– Eu não quero mais falar sobre isso, parece que toda sessão é a mesma coisa.
– Que ótimo.
– Ótimo?
– É. Agora vamos falar sobre o que realmente importa então não é?
– Ué, mas e o que eu dizia antes não era importante?
– Sim, porém eram reclamações apenas. Já sabemos do que você não gosta nas pessoas da sua família, agora vamos falar sobre o que?
– Não sei direito…
– Que tal sobre você e o que você quer fazer com tudo isso.
– Não pensei nisso.
Reclamações fazem parte de muitos processos de terapia. Em alguns momentos, porém, o cliente está “de saco cheio” disso. Esse é o momento no qual ele quer deixar a terapia porque “não tem mais o que falar”. Como lidar com isso?
Salvador Minuchin já dizia que as pessoas querem mudanças desde que nada precise mudar. É importante considerar o tema do vínculo terapêutico: qual o tipo de vínculo que a pessoa mantém com o terapeuta e com a terapia? Em contrapartida, é importante se questionar sobre o papel que ela atribui à ela mesma ao estabelecer esses vínculos. Isso é importante porque alguns criam um vínculo reclamatório, esperam que através da reclamação os problemas se resolvam, porém isso não funciona assim.
Um dos trabalhos do terapeuta é, ao longo do tempo, ajudar o cliente a perceber essa realidade e desenvolver-se em direção a resolver e lidar com os problemas ao invés de reclamar deles apenas. Porém, a reclamação não trata apenas de conteúdo, também se refere à uma forma de se relacionar a qual empresta uma identidade ao reclamante. À medida em que a terapia progride e o reclamante começa a perceber que sua maneira de se vincular e de reclamar não é mais funcional ele pode começar a mostrar o sintoma “não tenho mais o que falar”.
E de fato não tem. Porém isso é extremamente positivo. Este sintoma, para este tipo de dinâmica, revela que a pessoa “esgotou” o seu arsenal de reclamação e começa a entrar em contato com o vazio que há por detrás disso, ou o medo ou a angústia. Este pode ser um momento no qual a pessoa deseja parar a terapia, afinal, “não tem mais nada a dizer”. No entanto, é justamente não ter nada mais a reclamar que a fará buscar um conteúdo que possa ajudá-la a mudar a maneira pela qual se vincula e cria relações e mundo.

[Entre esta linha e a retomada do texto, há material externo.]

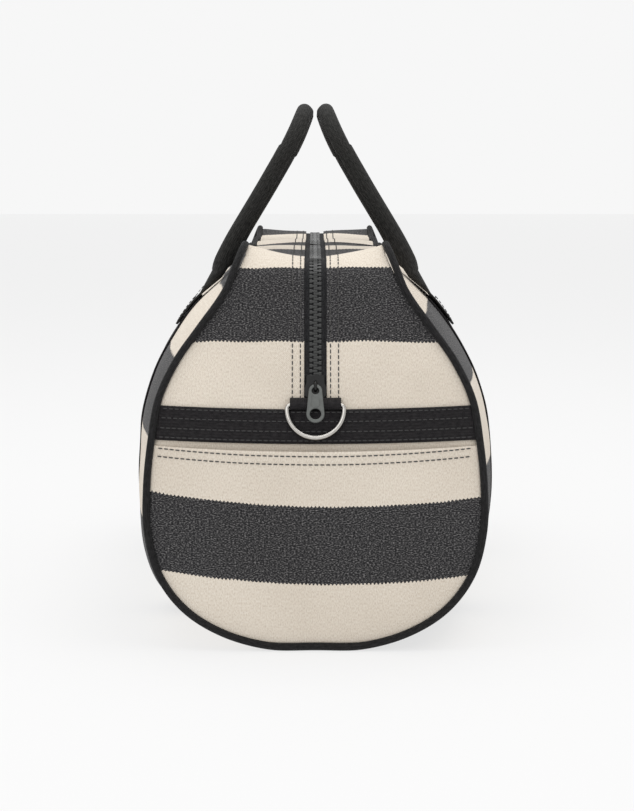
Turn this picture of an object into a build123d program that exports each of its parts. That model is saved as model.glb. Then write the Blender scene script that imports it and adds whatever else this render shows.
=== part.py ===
from build123d import *
import os
from math import cos, degrees, pi, radians, sin, tan

os.makedirs("parts", exist_ok=True)

# A soft travel bag: +Z up, the long axis along Y, floor at z = 0. Millimetres.

# Body
TOP_Z = 292.0            # upper face of the top gusset
END_Y = 247.0            # outer face of an end panel
MID_Y = 140.0            # half length of the straight middle of the body
SEAM_X = 52.0            # half distance between the two long top seams
CANVAS = 2.0
LINING = 0.8
# Half outlines of the body as (x, z) from the flat underside up to the top seam.
# The two lists pair up point by point; an end is narrower than the bulging middle.
END_OUTLINE = [(34, 5), (67, 14), (95, 31), (114, 56), (123, 88), (123.5, 121),
               (120, 153), (114, 184), (100, 212), (81, 237), (63.5, 261), (52, 292)]
MID_OUTLINE = [(70, 1.6), (102, 10), (126, 31), (137, 62), (140.5, 94), (141, 127),
               (138.5, 159), (130, 190), (116, 219.5), (98, 246.5), (76, 269), (52, 292)]

# Ends: upright up to LEAN_Z, then leaning back to a rounded crest
LEAN_Z = 152.0
LEAN_DEG = 11.3
CREST_R = 27.0
PANEL_TOP_Z = 165.0      # seam of end panel and gusset, hidden behind the band
FLAP_Y = 192.0           # half length of the part of the top gusset that opens
GAP = 0.5                # clearance round the moving flaps
HINGE_X = 48.3           # fold line of a flap

# Piping
PIPING_R = 2.75
PIPING_OUT = 2.0         # how far the piping's centre stands out of the seam corner, each way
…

Assim sendo é importante encorajar a pessoa a não ter o que falar e ater-se ao silêncio. Sobre as reclamações ela não quer mais falar, pois já falou (ou reclamou) muito. A pergunta então é: o que ela precisa, de fato, expressar? Deixar a reclamação de lado, porém é angustiante, pois deixa a pessoa “sem forma” para se relacionar e nem se perceber. Assim sendo, é importante trabalhar com ela uma maneira de “ser no mundo” que a ajude a prestar atenção nela e nas relações sem precisar da reclamação.
Nisso o terapeuta poderá ajudar sendo uma fonte de experiências para ela. Aprender na relação com o terapeuta a falar de fatos positivos sobre sua vida, sonhos, desejos e esperanças pessoais. Frustrações e conquistas que a pessoa poderá começar a ter assim que se comprometer consigo mesma. Ao mesmo tempo, não é o momento para dar muitos conselhos e sim deixar a pessoa fazer coisas e aprender com estas experiências. Indagar o que a pessoa fez, o que sentiu com o que fez, se isso poderá ser positivo à longo prazo ou não são as perguntas que ajudam no momento em que a pessoa não tem mais o que falar, mas justamente por isso, começar a ter muito a dizer.